What is asked>
Return only the lines running from the line with "upper_leaf = tweezers_leaf()" down to the line with "before = set(bpy.data.objects)", both included, exactly as they appear.

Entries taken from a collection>
>> begin

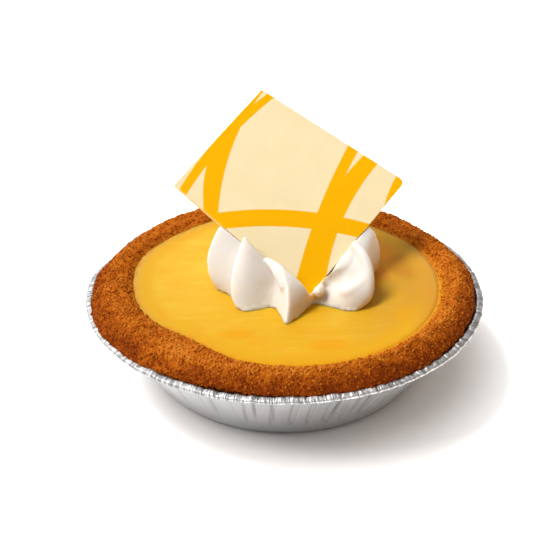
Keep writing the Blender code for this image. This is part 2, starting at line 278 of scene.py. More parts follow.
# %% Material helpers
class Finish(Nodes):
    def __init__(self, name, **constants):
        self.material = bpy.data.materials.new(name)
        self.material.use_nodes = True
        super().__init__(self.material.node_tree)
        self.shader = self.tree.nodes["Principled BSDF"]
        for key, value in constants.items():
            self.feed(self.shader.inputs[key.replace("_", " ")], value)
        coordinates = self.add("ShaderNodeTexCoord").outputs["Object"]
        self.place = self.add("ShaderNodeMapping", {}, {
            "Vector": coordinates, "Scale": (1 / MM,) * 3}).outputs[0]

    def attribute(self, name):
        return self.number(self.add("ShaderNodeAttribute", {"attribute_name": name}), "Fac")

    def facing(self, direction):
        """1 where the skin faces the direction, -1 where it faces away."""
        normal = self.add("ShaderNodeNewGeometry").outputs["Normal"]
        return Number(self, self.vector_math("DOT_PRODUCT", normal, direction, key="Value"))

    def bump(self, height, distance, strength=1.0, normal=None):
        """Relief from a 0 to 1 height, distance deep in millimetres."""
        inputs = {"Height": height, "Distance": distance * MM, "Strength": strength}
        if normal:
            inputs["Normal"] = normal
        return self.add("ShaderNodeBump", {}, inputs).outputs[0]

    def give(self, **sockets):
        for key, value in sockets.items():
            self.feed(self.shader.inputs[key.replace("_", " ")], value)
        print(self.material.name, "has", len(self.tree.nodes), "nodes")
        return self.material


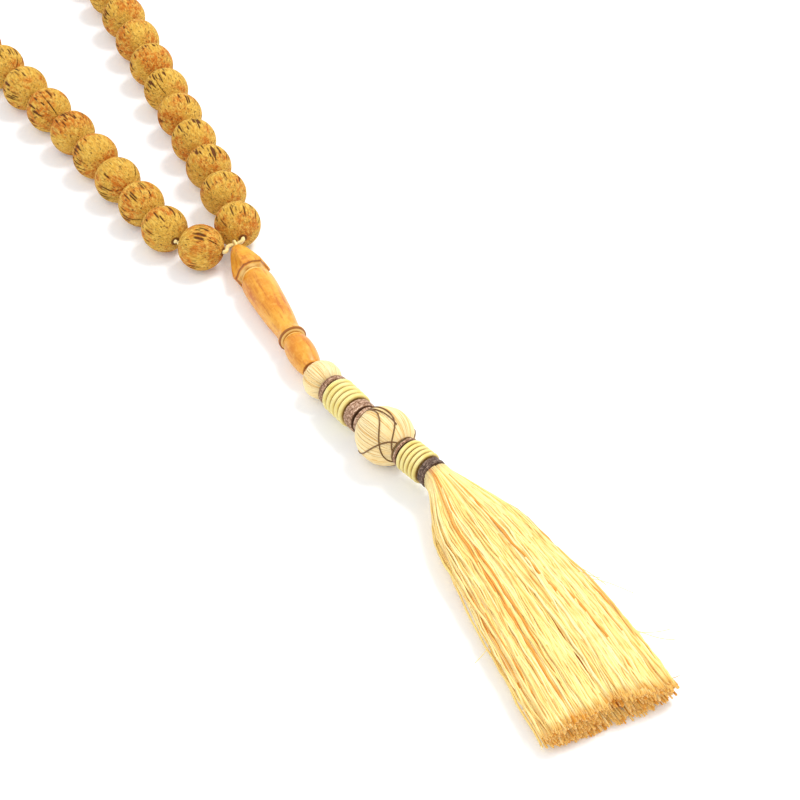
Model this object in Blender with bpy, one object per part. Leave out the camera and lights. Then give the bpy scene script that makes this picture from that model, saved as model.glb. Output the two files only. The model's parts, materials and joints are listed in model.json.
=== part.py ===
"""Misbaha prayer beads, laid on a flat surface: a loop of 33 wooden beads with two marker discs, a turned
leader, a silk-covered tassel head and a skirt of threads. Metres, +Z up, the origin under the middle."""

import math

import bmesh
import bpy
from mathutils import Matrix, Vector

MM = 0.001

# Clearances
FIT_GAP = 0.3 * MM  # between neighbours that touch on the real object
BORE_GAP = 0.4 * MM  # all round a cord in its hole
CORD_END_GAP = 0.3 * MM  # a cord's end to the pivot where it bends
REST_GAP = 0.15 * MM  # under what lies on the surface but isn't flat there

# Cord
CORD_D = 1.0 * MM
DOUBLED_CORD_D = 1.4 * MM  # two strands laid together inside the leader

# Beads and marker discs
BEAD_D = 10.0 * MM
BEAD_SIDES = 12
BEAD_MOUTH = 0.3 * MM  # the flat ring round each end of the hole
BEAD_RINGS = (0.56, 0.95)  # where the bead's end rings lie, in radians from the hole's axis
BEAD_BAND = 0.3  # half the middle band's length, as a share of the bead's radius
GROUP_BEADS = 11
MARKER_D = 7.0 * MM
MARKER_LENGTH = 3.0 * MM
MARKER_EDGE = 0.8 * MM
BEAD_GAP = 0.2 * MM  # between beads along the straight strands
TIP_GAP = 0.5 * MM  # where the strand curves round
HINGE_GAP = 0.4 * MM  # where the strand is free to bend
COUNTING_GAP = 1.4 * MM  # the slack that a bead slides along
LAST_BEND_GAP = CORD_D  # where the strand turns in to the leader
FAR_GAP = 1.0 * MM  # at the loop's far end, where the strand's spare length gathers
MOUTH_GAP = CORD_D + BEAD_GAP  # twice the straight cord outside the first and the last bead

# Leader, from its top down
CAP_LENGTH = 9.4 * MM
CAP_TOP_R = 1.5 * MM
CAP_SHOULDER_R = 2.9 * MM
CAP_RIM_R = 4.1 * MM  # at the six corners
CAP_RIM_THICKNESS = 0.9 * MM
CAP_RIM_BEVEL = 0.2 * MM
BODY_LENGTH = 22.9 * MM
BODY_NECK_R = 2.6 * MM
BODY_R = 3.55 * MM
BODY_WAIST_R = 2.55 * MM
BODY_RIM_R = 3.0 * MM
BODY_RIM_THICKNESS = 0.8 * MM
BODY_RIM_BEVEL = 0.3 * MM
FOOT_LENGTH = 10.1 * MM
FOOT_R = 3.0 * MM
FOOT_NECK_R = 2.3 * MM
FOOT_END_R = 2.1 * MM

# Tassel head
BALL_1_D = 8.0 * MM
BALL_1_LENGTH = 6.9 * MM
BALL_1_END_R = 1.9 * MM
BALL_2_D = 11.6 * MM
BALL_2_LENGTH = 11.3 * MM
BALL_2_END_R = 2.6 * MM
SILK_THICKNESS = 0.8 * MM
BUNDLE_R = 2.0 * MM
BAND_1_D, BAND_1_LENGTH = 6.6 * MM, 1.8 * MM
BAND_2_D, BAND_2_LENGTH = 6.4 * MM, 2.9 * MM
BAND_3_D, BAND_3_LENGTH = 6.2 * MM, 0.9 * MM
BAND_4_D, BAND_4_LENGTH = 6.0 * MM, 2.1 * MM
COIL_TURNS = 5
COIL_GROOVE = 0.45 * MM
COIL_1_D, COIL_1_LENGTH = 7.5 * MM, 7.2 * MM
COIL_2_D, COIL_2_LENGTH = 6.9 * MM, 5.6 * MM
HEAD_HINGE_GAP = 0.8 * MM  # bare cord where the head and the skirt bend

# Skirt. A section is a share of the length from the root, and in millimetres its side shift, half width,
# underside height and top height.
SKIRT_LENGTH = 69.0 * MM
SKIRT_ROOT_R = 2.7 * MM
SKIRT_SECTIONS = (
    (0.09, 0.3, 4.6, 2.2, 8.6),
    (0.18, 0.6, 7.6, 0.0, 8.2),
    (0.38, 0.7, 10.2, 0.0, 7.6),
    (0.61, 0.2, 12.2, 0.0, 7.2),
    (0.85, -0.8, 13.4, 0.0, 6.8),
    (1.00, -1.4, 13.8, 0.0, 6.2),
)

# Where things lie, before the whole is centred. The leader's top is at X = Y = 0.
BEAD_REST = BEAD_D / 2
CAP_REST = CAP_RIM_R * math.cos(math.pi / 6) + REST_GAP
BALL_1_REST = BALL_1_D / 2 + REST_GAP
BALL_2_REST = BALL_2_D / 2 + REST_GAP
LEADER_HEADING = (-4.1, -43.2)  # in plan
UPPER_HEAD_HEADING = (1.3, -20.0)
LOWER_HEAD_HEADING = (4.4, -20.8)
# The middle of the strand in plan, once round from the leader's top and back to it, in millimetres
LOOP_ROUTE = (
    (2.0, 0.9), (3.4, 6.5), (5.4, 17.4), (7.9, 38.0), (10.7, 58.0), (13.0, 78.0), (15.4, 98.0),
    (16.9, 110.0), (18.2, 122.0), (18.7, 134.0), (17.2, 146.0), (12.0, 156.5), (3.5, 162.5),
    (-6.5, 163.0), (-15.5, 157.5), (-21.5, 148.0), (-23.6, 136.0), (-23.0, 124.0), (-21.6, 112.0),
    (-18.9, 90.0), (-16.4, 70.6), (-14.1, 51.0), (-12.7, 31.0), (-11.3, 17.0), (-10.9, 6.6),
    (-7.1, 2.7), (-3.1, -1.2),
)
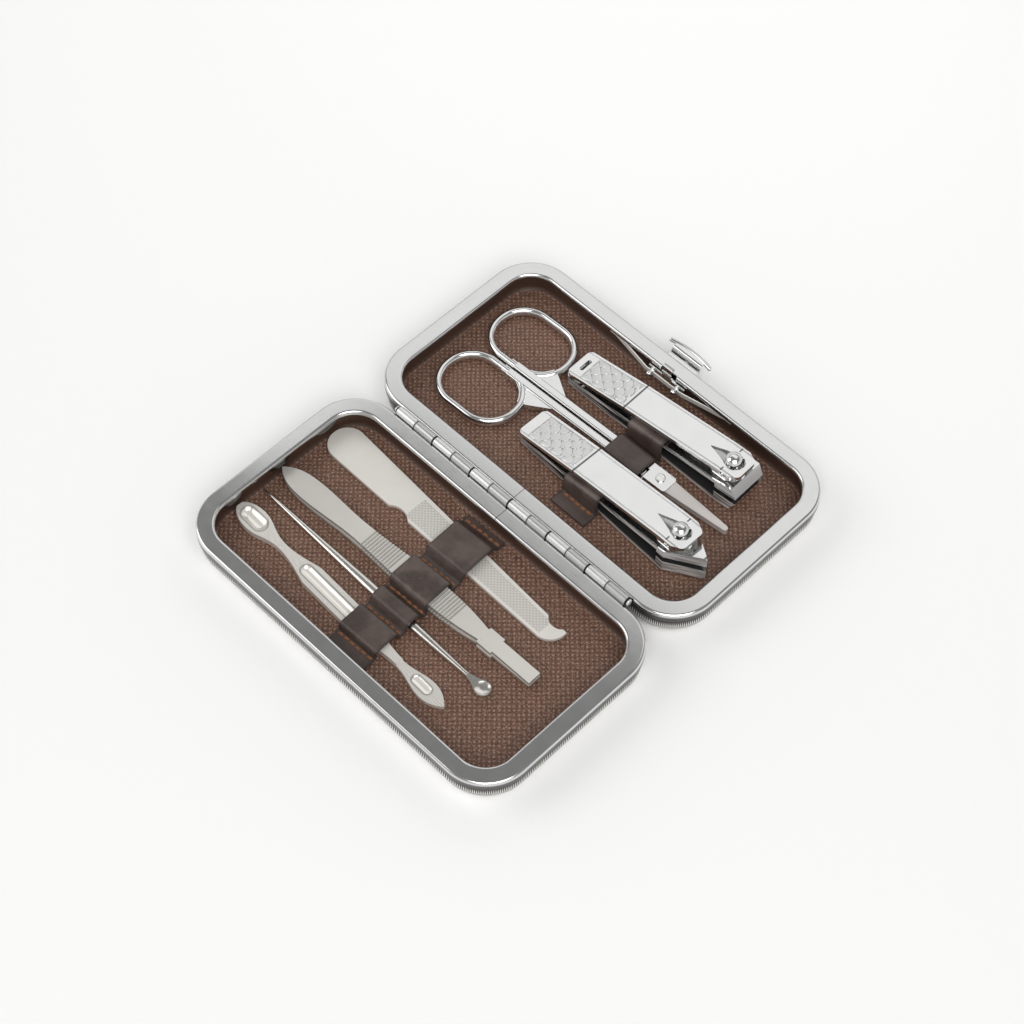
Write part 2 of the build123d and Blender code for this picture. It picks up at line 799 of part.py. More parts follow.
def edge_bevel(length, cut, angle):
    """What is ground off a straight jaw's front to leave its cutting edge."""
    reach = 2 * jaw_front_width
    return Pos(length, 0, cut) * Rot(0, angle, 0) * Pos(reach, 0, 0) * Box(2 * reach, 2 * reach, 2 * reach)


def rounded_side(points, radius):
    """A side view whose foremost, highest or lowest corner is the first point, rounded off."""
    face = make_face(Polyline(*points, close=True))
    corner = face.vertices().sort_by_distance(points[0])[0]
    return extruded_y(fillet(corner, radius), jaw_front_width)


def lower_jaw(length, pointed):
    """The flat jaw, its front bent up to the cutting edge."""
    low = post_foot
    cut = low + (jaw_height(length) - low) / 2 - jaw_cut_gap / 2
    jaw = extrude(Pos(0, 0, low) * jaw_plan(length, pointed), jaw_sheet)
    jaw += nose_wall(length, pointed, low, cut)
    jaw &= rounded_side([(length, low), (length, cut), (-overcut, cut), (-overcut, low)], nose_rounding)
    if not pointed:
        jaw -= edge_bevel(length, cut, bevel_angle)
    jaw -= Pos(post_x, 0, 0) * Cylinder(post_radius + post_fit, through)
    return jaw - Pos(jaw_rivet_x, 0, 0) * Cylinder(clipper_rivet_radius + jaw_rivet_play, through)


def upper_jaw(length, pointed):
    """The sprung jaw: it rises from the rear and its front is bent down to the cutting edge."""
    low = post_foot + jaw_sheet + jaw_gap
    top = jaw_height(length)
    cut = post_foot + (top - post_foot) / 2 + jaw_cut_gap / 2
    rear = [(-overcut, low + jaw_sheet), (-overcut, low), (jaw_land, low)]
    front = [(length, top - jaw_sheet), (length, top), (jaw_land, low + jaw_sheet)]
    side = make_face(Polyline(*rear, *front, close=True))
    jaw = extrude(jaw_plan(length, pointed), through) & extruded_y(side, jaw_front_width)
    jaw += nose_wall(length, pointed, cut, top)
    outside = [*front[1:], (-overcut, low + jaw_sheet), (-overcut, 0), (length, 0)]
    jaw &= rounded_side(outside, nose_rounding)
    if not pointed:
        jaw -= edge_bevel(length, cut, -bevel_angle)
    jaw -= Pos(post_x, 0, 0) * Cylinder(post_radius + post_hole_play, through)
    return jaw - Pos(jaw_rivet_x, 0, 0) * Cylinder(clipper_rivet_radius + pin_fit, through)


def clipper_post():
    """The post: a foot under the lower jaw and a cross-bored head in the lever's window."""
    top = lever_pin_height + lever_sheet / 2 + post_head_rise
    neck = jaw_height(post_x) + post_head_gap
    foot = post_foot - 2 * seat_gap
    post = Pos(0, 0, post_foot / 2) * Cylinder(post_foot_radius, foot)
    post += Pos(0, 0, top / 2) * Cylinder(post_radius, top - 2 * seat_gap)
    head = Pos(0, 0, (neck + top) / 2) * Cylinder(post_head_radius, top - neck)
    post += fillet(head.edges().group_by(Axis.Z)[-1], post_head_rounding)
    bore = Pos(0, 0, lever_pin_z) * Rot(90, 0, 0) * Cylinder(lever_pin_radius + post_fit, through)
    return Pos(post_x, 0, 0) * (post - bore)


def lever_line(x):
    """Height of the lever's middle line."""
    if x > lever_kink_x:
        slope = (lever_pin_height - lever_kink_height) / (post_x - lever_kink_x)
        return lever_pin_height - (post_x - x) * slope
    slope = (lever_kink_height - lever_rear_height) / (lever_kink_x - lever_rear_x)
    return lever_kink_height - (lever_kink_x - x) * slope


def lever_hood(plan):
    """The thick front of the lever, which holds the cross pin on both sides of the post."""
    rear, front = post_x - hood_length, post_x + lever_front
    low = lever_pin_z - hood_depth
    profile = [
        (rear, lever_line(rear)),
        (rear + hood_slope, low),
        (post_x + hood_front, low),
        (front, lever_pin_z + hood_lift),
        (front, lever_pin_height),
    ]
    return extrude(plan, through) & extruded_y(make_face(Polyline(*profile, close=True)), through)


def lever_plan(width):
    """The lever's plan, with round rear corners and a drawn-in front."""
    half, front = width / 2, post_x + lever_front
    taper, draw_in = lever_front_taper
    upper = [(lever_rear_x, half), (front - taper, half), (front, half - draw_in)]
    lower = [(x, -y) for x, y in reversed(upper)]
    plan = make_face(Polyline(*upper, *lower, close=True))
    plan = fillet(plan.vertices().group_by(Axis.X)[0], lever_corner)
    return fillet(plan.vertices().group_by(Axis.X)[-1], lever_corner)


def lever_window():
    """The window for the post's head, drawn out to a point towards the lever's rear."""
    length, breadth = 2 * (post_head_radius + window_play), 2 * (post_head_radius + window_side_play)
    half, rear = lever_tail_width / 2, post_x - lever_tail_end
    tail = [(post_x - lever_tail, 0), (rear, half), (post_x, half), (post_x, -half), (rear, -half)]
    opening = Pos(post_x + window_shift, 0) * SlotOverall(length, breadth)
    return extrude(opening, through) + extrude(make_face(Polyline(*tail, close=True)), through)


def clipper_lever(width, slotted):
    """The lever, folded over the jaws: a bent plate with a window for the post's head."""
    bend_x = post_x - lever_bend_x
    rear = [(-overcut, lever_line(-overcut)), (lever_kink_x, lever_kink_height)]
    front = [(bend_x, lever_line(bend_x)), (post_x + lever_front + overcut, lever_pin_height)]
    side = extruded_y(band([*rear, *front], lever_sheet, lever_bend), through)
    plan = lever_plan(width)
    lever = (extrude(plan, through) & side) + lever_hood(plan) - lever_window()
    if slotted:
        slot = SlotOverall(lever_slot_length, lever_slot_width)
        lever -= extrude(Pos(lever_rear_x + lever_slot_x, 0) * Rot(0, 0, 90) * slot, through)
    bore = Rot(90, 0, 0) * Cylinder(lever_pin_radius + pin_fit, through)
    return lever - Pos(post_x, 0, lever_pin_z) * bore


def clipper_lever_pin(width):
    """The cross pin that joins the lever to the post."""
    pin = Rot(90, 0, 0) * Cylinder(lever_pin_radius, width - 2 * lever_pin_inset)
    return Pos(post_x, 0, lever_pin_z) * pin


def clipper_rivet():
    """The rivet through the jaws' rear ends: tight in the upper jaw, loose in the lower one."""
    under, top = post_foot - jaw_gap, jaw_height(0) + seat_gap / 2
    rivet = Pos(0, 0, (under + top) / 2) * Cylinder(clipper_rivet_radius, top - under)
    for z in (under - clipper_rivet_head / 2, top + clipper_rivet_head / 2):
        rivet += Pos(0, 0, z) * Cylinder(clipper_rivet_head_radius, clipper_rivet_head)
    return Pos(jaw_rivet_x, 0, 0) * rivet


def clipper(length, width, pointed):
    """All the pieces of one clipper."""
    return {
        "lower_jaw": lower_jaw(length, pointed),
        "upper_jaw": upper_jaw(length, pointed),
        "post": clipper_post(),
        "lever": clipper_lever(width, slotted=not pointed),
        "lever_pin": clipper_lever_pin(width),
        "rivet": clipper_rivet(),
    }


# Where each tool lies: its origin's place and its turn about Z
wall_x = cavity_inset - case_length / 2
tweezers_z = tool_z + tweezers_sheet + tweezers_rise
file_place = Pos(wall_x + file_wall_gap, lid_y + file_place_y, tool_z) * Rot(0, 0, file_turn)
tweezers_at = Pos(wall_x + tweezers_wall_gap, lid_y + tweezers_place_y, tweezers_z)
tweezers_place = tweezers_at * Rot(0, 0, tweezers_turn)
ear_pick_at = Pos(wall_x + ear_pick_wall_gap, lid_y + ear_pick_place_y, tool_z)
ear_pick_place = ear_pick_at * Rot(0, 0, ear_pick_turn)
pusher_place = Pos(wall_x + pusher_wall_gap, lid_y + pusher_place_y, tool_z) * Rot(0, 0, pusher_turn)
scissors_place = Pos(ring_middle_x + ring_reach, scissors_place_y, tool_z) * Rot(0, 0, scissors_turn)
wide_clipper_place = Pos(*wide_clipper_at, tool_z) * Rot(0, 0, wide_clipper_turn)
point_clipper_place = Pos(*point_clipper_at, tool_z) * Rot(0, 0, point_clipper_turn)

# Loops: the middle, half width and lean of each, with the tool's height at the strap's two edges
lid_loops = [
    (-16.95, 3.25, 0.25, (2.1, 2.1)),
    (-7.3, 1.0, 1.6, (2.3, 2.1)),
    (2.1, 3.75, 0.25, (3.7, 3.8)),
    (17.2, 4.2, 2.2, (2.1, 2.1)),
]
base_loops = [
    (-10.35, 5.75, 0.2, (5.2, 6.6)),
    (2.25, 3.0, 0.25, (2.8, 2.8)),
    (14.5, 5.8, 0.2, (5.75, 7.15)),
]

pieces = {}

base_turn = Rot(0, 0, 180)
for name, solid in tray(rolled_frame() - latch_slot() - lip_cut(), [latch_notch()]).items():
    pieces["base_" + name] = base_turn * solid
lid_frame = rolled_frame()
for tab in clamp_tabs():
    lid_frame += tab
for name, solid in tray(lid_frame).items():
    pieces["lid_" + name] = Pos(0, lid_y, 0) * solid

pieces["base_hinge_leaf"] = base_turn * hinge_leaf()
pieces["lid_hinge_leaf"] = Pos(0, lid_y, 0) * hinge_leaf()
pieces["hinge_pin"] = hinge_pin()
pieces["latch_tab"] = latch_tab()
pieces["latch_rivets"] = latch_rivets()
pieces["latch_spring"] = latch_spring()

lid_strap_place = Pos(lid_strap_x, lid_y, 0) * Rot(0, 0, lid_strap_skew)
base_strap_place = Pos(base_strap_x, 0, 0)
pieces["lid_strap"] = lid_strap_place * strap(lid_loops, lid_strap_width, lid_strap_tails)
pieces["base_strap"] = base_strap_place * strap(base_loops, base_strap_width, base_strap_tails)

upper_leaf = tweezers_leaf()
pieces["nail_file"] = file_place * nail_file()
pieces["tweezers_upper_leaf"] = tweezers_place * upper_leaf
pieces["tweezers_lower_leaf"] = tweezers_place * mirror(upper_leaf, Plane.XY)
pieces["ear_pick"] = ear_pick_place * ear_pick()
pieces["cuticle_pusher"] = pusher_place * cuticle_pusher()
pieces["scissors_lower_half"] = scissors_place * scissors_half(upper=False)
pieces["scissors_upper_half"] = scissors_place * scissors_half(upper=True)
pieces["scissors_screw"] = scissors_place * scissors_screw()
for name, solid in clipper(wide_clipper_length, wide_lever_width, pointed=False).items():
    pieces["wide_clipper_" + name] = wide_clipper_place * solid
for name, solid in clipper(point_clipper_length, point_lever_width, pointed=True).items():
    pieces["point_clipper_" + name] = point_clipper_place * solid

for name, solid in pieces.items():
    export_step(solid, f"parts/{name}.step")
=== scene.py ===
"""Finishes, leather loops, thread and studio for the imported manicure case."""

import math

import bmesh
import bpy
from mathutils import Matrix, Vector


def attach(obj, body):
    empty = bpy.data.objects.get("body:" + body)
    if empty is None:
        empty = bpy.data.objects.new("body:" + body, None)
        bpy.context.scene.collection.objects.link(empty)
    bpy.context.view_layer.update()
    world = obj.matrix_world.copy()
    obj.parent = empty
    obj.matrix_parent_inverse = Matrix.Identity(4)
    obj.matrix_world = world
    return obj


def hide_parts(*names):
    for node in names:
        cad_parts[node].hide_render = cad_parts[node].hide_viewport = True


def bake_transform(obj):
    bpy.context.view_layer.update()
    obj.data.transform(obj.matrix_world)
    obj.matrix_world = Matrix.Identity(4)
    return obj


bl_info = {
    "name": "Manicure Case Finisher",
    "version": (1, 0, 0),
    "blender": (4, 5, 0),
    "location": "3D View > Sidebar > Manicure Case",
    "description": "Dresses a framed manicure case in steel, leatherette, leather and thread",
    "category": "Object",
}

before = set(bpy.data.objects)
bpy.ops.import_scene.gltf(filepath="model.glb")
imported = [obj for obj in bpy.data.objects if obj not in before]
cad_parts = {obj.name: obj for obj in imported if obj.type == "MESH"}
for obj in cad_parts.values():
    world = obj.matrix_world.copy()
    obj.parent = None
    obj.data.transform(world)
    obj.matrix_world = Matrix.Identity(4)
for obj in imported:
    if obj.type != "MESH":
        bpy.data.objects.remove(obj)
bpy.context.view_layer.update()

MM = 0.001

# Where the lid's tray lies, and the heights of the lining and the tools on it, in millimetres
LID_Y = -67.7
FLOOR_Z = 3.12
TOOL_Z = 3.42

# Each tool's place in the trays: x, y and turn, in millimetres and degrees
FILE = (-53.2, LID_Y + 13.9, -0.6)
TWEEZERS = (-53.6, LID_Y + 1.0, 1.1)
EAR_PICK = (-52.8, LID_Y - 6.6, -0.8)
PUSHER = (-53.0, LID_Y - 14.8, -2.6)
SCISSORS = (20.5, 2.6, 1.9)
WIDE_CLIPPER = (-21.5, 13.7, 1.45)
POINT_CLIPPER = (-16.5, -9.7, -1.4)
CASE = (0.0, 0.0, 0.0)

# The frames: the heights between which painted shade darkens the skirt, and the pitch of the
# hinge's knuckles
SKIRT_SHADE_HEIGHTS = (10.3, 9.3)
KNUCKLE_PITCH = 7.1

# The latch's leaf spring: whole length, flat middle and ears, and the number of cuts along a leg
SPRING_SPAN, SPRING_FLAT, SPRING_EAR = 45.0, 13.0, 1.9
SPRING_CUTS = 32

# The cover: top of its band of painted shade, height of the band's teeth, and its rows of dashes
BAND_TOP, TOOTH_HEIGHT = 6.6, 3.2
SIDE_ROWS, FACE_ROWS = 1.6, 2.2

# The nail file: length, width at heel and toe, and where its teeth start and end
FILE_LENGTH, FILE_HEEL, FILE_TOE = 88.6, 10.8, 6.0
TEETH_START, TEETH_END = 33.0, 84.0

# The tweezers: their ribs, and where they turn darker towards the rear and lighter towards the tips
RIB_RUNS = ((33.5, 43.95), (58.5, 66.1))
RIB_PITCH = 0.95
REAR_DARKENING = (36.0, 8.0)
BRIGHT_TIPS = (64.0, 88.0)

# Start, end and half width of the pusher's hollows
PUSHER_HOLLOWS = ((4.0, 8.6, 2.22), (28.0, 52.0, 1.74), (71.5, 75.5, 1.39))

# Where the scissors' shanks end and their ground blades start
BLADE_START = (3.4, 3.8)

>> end

Expected answer>
upper_leaf = tweezers_leaf()
pieces["nail_file"] = file_place * nail_file()
pieces["tweezers_upper_leaf"] = tweezers_place * upper_leaf
pieces["tweezers_lower_leaf"] = tweezers_place * mirror(upper_leaf, Plane.XY)
pieces["ear_pick"] = ear_pick_place * ear_pick()
pieces["cuticle_pusher"] = pusher_place * cuticle_pusher()
pieces["scissors_lower_half"] = scissors_place * scissors_half(upper=False)
pieces["scissors_upper_half"] = scissors_place * scissors_half(upper=True)
pieces["scissors_screw"] = scissors_place * scissors_screw()
for name, solid in clipper(wide_clipper_length, wide_lever_width, pointed=False).items():
    pieces["wide_clipper_" + name] = wide_clipper_place * solid
for name, solid in clipper(point_clipper_length, point_lever_width, pointed=True).items():
    pieces["point_clipper_" + name] = point_clipper_place * solid

for name, solid in pieces.items():
    export_step(solid, f"parts/{name}.step")
=== scene.py ===
"""Finishes, leather loops, thread and studio for the imported manicure case."""

import math

import bmesh
import bpy
from mathutils import Matrix, Vector


def attach(obj, body):
    empty = bpy.data.objects.get("body:" + body)
    if empty is None:
        empty = bpy.data.objects.new("body:" + body, None)
        bpy.context.scene.collection.objects.link(empty)
    bpy.context.view_layer.update()
    world = obj.matrix_world.copy()
    obj.parent = empty
    obj.matrix_parent_inverse = Matrix.Identity(4)
    obj.matrix_world = world
    return obj


def hide_parts(*names):
    for node in names:
        cad_parts[node].hide_render = cad_parts[node].hide_viewport = True


def bake_transform(obj):
    bpy.context.view_layer.update()
    obj.data.transform(obj.matrix_world)
    obj.matrix_world = Matrix.Identity(4)
    return obj


bl_info = {
    "name": "Manicure Case Finisher",
    "version": (1, 0, 0),
    "blender": (4, 5, 0),
    "location": "3D View > Sidebar > Manicure Case",
    "description": "Dresses a framed manicure case in steel, leatherette, leather and thread",
    "category": "Object",
}

before = set(bpy.data.objects)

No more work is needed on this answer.